Con il periodo americano, troviamo un Hitchcock un pochino più commerciale ed attento ai gusti del pubblico, ma con opere che formano l’architrave della sua carriera. Ecco capolavori come “Rebecca, la prima moglie” (1940), “Notorius, l’amante perduta” (1946) dove l’angoscia si esprime principalmente con l’ambiguità dei personaggi. In seguito si dilata la rappresentazione prospettica della realtà, osservata da molti angoli visuali, nascono quelli che possono essere considerati certamente i film più belli, a mio avviso. “Il delitto perfetto” (1954), nella già citata “La finestra sul cortile” (1954), “L’uomo che sapeva troppo” (1956), “Caccia al ladro” (1955), “La donna che visse due volte” (1958).
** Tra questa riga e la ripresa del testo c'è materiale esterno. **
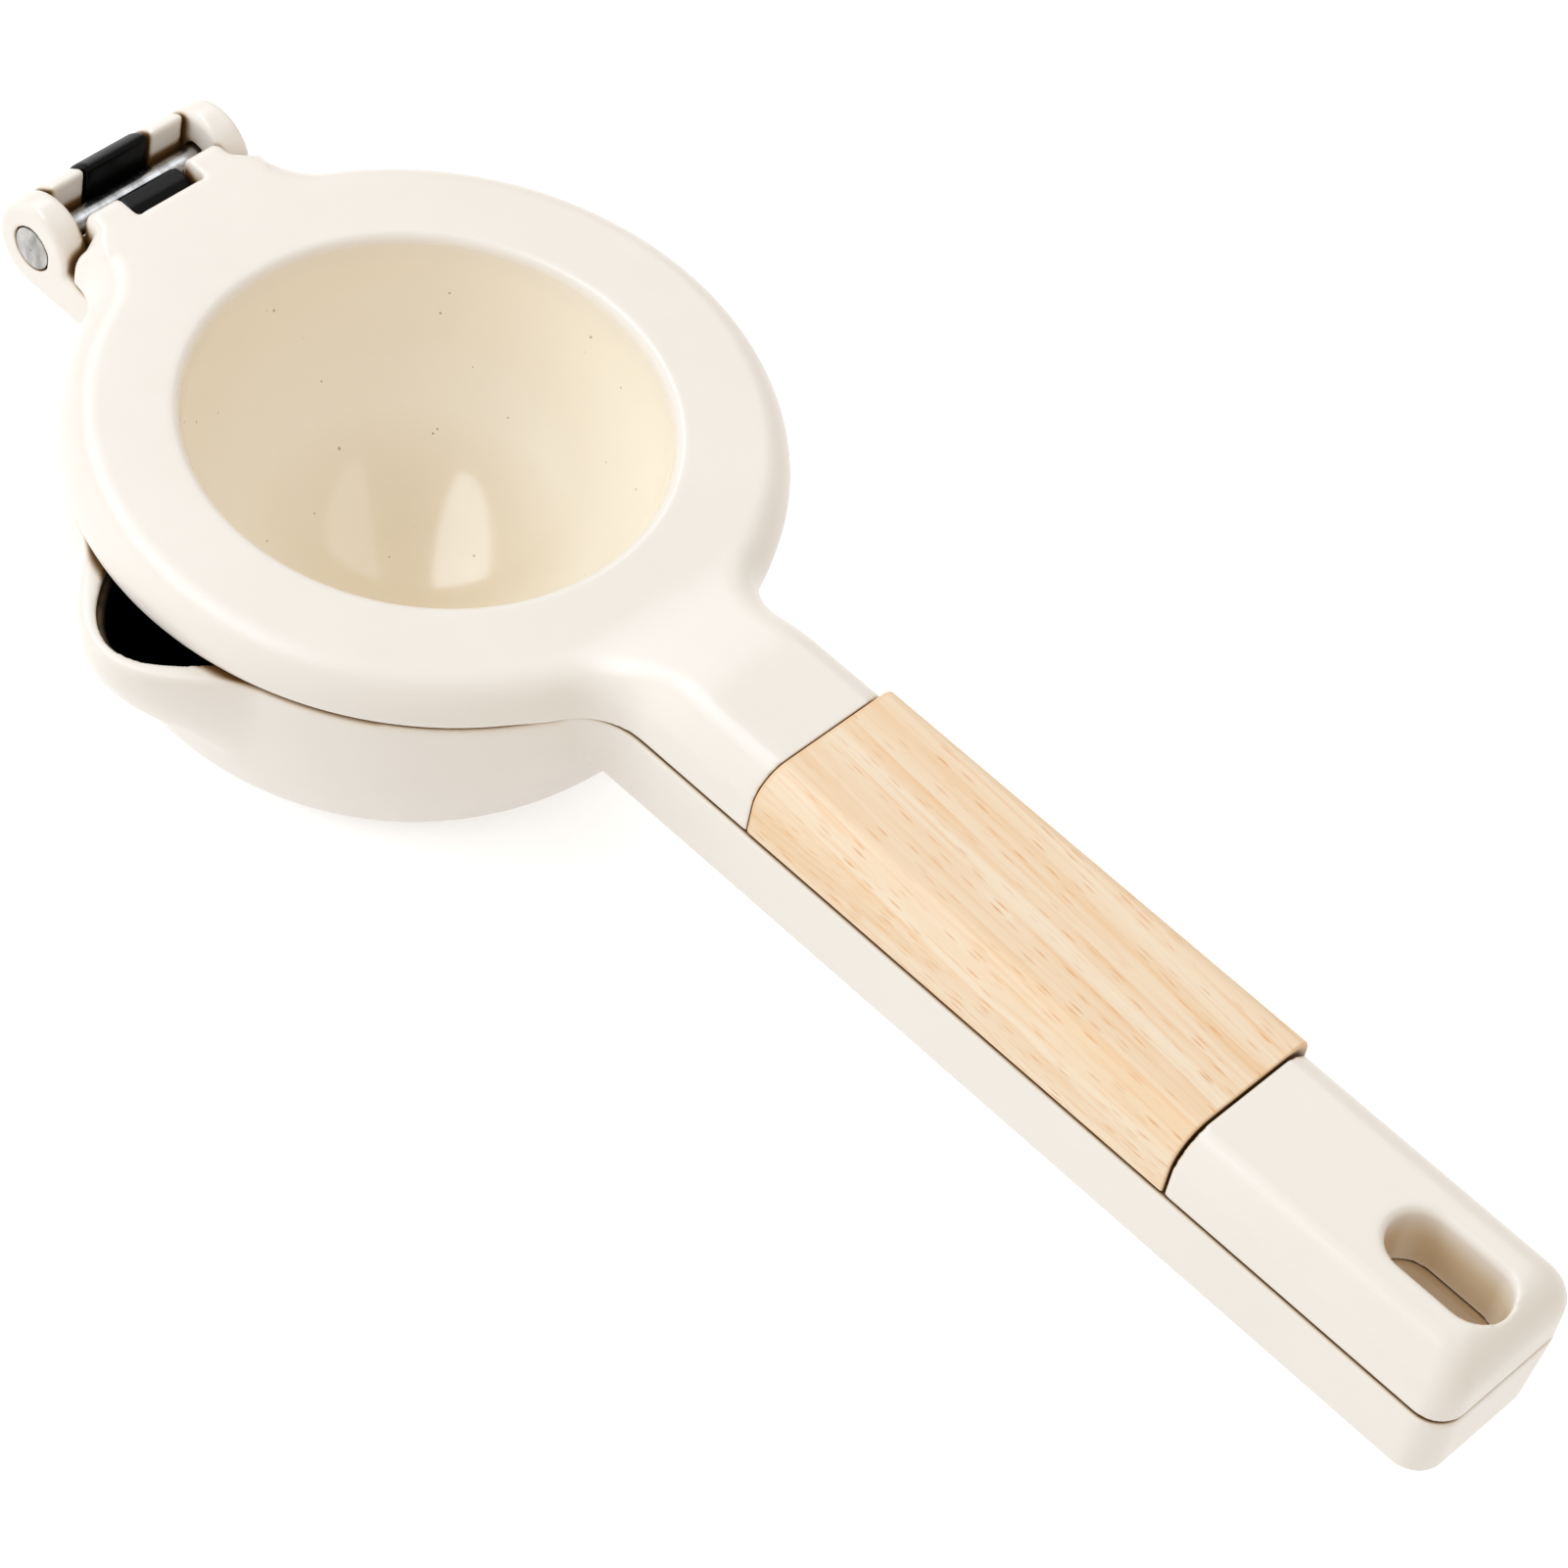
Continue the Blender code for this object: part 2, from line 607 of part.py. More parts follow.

Tutti film basati sul tema ricorrente del dubbio, dell’ambiguità, del contrasto tra apparenza e realtà.
In tutto queste pellicole, come nel suo ultimo periodo inglese fino alla morte non mancò mai un lato tipicamente Britannico esplicitato con un fine umorismo che regala leggerezza anche a scene o avvenimenti drammatici. 
Personalmente vi consiglio un film meno famoso, ma particolare. “Nodo alla gola”, ambientato tutto in un appartamento, girato senza stacchi, apparentemente, con un unico piano sequenza. E dove il cadavere, i colpevoli, ed il protagonista, sono tutti lì in bella vista, dall’inizio alla fine.